Za "Zamkiem we Włoszech” stoi bolesna historia. Trzy lata temu na AIDS umarł brat Valerii Bruni Tedeschi. Swój ból artystka postanowiła przenieść na celuloidową taśmę, opowiedzieć o relacjach rodzeństwa.
- Grałam z rzeczywistością w grę - mówiła reżyserka w Cannes. - Nieustannie mieszałam prawdę z fikcją, w autentyczne sytuacje wplątywałam zmyślone wątki.
Niestety, to film staroświecki, trudny w oglądaniu, artystowski. Bohaterka miota się po ekranie. Zawiodła się na sztuce, gubi się w trudnych relacjach z bliskimi. Desperacko szuka wiary, chodząc kolejno do synagogi, cerkwi i kościołów katolickich, ustawia się w kolejce po cud w Lourdes. Marzy o dziecku, które wniosłoby sens do jej życia. Jej umierający brat, zrezygnowany, cyniczny, traktuje życie jak teatr i odgrywa przed ludźmi kolejne sceny.

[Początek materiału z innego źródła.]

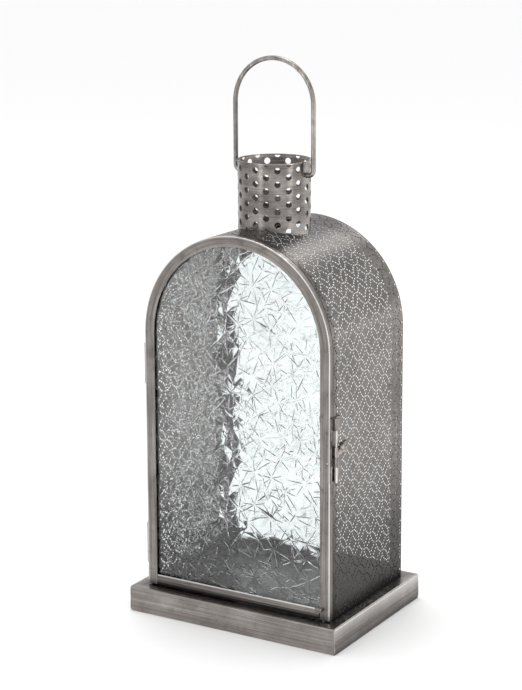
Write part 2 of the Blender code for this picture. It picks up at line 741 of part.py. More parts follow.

Bruni-Tedeschi pokazuje dawną arystokrację upadłą, zdegradowaną, odklejoną od rzeczywistości. Bohaterowie żyją z topniejącego majątku, wyprzedają za horrendalne sumy rodowe dzieła sztuki. A w końcu i sam zamek.
Inne klasy portretuje w "Wielkiej piękności” Paolo Sorrentino. Główny bohater jest pisarzem i dziennikarzem, większość czasu spędza na bankietach rzymskich elit intelektualnych i artystycznych. Kończy 65 lat i robi rozrachunek ze swoim życiem. "Nie mam już czasu do zmarnowania” - mówi. Jego oczami Sorrentino obserwuje pretensjonalne artystowskie happeningi pseudoartystów, dylematy zamożnych Włochów, funkcjonowanie redakcji dużego pisma.
- Żyję w Rzymie już tyle lat, że mógłbym wydać wielki album z anegdotami o przyjęciach klasy średniej – śmiał się w Cannes Sorrentino.
"Wielka piękność” to hołd dla prostoty i marzenie o dotknięciu w sztuce czegoś istotnego. Momentami, niestety, reżyser sam popada w pretensjonalny ton. Ale może to właśnie jest kod do opowiadania o pretensjonalności?
W obu tych filmach Włochy są wykorzenione, pozbawione tożsamości. Muszą konfrontować się z kryzysem. Przede wszystkim moralnym.